Dennoch habe die Mitmenschlichkeit über den Terror gesiegt. Seehofer kündigte an, die Arbeit der Sicherheitsapparate zu stärken. Dies sei die notwendige Antwort eines starken Rechtsstaates. Und das sei man auch den Opfern und ihren Angehörigen schuldig. Sicherheit sei die oberste Pflicht des Staates. Die Regierung dürfe nicht tatenlos zusehen, wenn die Sicherheit und die Gesundheit der Bevölkerung auf dem Spiel stehen. Den Angehörigen wünschte Seehofer gute Freunde, mit denen sie weinen – und irgendwann auch wieder lachen könnten.

Erschütterung über sinnlose Tat

München sei nach wie vor tief erschüttert, sagte Münchens Oberbürgermeister Dieter Reiter über die „sinnlose Tat“, die so viel Leid und Tod über die Stadt gebracht habe. Die Beisetzungen der jungen Opfer in den vergangenen Tagen seien für ihn die traurigsten Momente seiner Amtszeit gewesen, so Reiter. Er wolle nach wie vor alles dafür tun, dass es auch künftig ein gemeinsames München für alle gebe, kündigte Reiter im Zusammenhang mit dem Migrationshintergrund vieler der Opfer an.
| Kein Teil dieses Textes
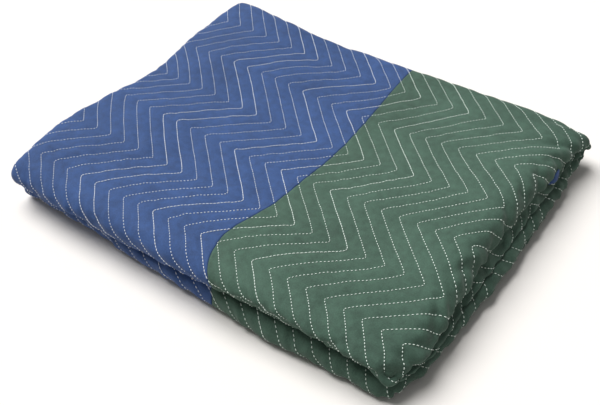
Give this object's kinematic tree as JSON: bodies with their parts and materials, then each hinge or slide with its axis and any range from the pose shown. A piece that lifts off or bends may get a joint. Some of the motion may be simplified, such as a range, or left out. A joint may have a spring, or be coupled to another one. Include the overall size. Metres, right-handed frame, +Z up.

Besonders bewegt habe ihn eine Geste aus Paris, als der Eiffelturm in den Farben Deutschlands leuchtete. Es seien wahrhaft schwere Wochen, für München, für Bayern, für die gesamte Republik. München habe aber gezeigt, dass man auch in dunklen Zeiten zusammenstehe. München werde den Opfern ein ehrendes Andenken bewahren, betonte der Oberbürgermeister. Der Münchner Stadtrat hatte sich bereits fraktionsübergreifend für ein Denkmal am Olympia Einkaufszentrum stark gemacht.

Liebfrauendom – ein Ort für alle

Zuvor gab es in der Münchner Frauenkirche einen ökumenischen Gottesdienst mit Kardinal Reinhard Marx und dem evangelischen Landesbischof Heinrich Bedford-Strohm. Der Kardinal sagte, die Türme der Frauenkirche gehören nicht nur den Christen, sondern allen Menschen. Deshalb sei hier der richtige Ort für die Trauerfeier und die Anteilnahme. Amokläufer wollten Misstrauen säen, um die Atmosphäre zu vergiften. Die Reaktion dürfe nicht Ohnmacht sein. Die Klage aber sei wichtig. Sie verwandle sich in Hoffnung.

Hohe Sicherheitsmaßnahmen

Für beide Veranstaltungen mit Bundeskanzlerin Merkel und Bundespräsident Gauck waren hohe Sicherheitsmaßnahmen vorgesehen. Fast zeitgleich mit dem Gottesdienst gab es zwei Versammlungen im Innenstadtbereich. Hier war die Polizei ebenfalls verstärkt im Einsatz – in erster Linie, um das subjektive Sicherheitsgefühl der Bürger zu stärken.

Im Anschluss an die Veranstaltung im Bayerischen Landtag wollte der Bundespräsident mit Angehörigen der Opfer zusammenkommen, sagte eine Sprecherin des Präsidialamts.